▸ **What is being asked**
Please write out the material that follows, exactly as it stands.

▸ **Provided material**
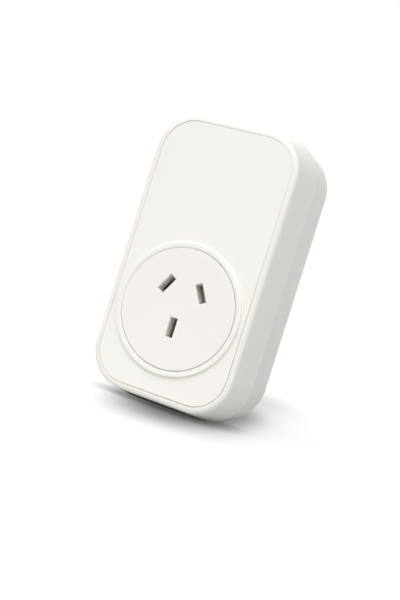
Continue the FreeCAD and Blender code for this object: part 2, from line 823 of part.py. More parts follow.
def make_contact(pole):
    """A sheet clip: two sprung leaves on a flat flange, in section across the slot."""
    body = new_body(f"contact_{pole}")
    mouth = BLOCK_FRONT + S.mouth_inset
    pinch = mouth + S.pinch_inset
    flange = S.contact_flange / 2
    right = [
        (flange, CONTACT_REAR),
        (flange, BLOCK_REAR),
        (S.leaf_root + S.leaf_thick, BLOCK_REAR),
        (S.leaf_pinch + S.leaf_thick, pinch),
        (S.leaf_mouth + S.leaf_thick, mouth),
        (S.leaf_mouth, mouth),
        (S.leaf_pinch, pinch),
        (S.leaf_root, BLOCK_REAR),
    ]
    left = [(-x, y) for x, y in reversed(right)]
    section = draw_polygon(section_sketch(body, "clip_section"), right + left)
    pad(body, "clip", section, S.contact_width, centred=True)
    x, z, lean = POLES[pole]
    return place(body, x, 0, z, lean)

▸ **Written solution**
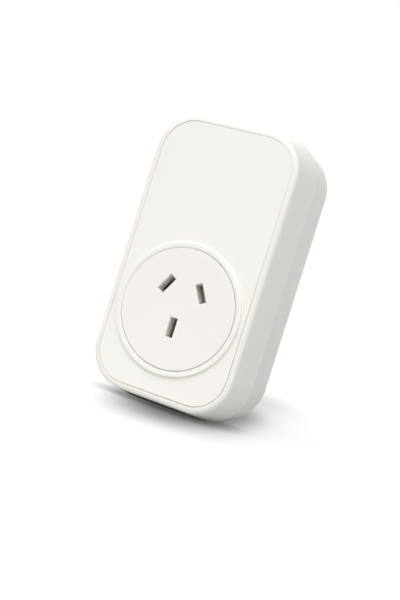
Continue the FreeCAD and Blender code for this object: part 2, from line 823 of part.py. More parts follow.
def make_contact(pole):
    """A sheet clip: two sprung leaves on a flat flange, in section across the slot."""
    body = new_body(f"contact_{pole}")
    mouth = BLOCK_FRONT + S.mouth_inset
    pinch = mouth + S.pinch_inset
    flange = S.contact_flange / 2
    right = [
        (flange, CONTACT_REAR),
        (flange, BLOCK_REAR),
        (S.leaf_root + S.leaf_thick, BLOCK_REAR),
        (S.leaf_pinch + S.leaf_thick, pinch),
        (S.leaf_mouth + S.leaf_thick, mouth),
        (S.leaf_mouth, mouth),
        (S.leaf_pinch, pinch),
        (S.leaf_root, BLOCK_REAR),
    ]
    left = [(-x, y) for x, y in reversed(right)]
    section = draw_polygon(section_sketch(body, "clip_section"), right + left)
    pad(body, "clip", section, S.contact_width, centred=True)
    x, z, lean = POLES[pole]
    return place(body, x, 0, z, lean)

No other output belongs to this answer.